- _INSTRUCTIONS TO FOLLOW_: Everything from the line containing "of its outline." through the line containing "from mathutils.bvhtree import BVHTree" should be repeated exactly, and nothing else from the data.

- _AVAILABLE DATA_:
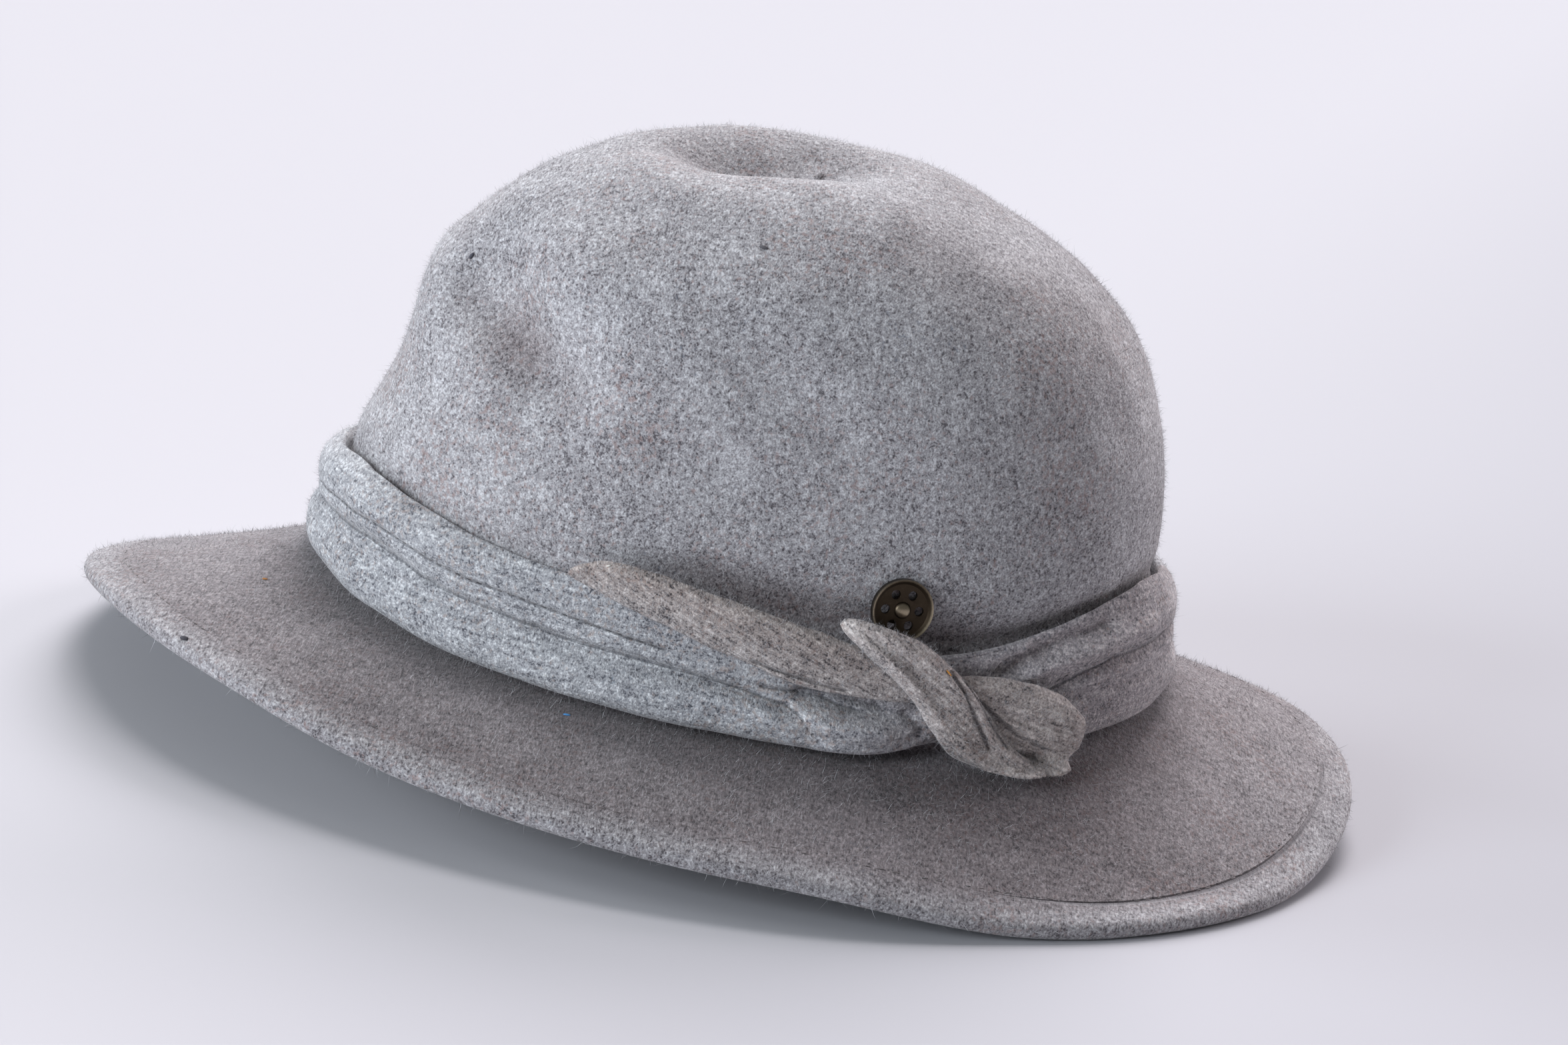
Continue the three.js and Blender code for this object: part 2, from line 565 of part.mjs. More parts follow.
function piece(name, geometry, color, roughness, metalness) {
  const material = new THREE.MeshStandardMaterial({ color, roughness, metalness });
  geometry.computeVertexNormals();
  const mesh = new THREE.Mesh(geometry, material);
  mesh.name = name;
  return mesh;
}

const fedora = new THREE.Group();
const trim = (geometry) => geometry.applyMatrix4(STAND);
fedora.add(
  piece('crown_and_brim', pinnedFelt(), FELT_GREY, 1, 0),
  piece('hat_band', trim(hatBand()), BAND_GREY, 1, 0),
  piece('long_tail', trim(layer(LONG_TAIL, PLAIN_FACE)), BAND_GREY, 1, 0),
  piece('knot_wrap', trim(layer(KNOT_WRAP, WRAP_FACE)), BAND_GREY, 1, 0),
  piece('short_tail', trim(layer(SHORT_TAIL, PLAIN_FACE)), BAND_GREY, 1, 0),
  piece('metal_stud', trim(metalStud()), BRONZE, 0.4, 0.9),
);

// The hat stands on the floor, over the middle of its outline.
const middle = new THREE.Box3().setFromObject(fedora).getCenter(new THREE.Vector3());
for (const mesh of fedora.children) mesh.position.set(-middle.x, -middle.y, 0);

export default fedora;
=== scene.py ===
# %% [markdown]
# # A knotted grey fedora
#
# The hat is one piece of blocked wool felt, a hollow crown with a soft brim. A folded strip of the
# same felt runs round the crown and is tied at the wearer's left, under a round metal stud. The
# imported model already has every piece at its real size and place. This lesson dresses it: each
# solid is copied, rounded, creased and given a felt that looks like wool.

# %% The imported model
import json
import math

import bpy
import numpy as np
from mathutils import Matrix, Vector, noise
from mathutils.bvhtree import BVHTree

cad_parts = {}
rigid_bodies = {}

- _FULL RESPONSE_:
// The hat stands on the floor, over the middle of its outline.
const middle = new THREE.Box3().setFromObject(fedora).getCenter(new THREE.Vector3());
for (const mesh of fedora.children) mesh.position.set(-middle.x, -middle.y, 0);

export default fedora;
=== scene.py ===
# %% [markdown]
# # A knotted grey fedora
#
# The hat is one piece of blocked wool felt, a hollow crown with a soft brim. A folded strip of the
# same felt runs round the crown and is tied at the wearer's left, under a round metal stud. The
# imported model already has every piece at its real size and place. This lesson dresses it: each
# solid is copied, rounded, creased and given a felt that looks like wool.

# %% The imported model
import json
import math

import bpy
import numpy as np
from mathutils import Matrix, Vector, noise
from mathutils.bvhtree import BVHTree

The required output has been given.